#  > Geral >  > Análises Técnicas >  >  backup mk auth não restaura

## telworld

Boa tarde Pessoal!

estou com um problemas de Backup no Mk-Auth.
não consigo restaurar, da como restaurado mas não aparece nenhum cliente.
tem com alguém me ajudar.

Obrigado

----------


## avatar52

Vou pegar minha bola de cristal e já volto.

----------


## Globalnetrj

> Boa tarde Pessoal!
> 
> estou com um problemas de Backup no Mk-Auth.
> não consigo restaurar, da como restaurado mas não aparece nenhum cliente.
> tem com alguém me ajudar.
> 
> Obrigado


Precisamos de mais informações!
Onde foi gerado este arquivo que quer restaurar?

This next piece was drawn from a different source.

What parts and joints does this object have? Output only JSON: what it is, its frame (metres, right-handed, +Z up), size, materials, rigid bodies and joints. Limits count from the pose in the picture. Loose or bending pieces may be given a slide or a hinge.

Qual a versão do MKAUTH?

----------


## telworld

> Precisamos de mais informações!
> Onde foi gerado este arquivo que quer restaurar? Qual a versão do MKAUTH?


Bom dia!
O arquivo foi gerado manualmente e transferido para o pc a versão é 18.01

----------


## telworld

> Vou pegar minha bola de cristal e já volto.


Estou precisando mesmo, pois ver o futuro é muito bom

----------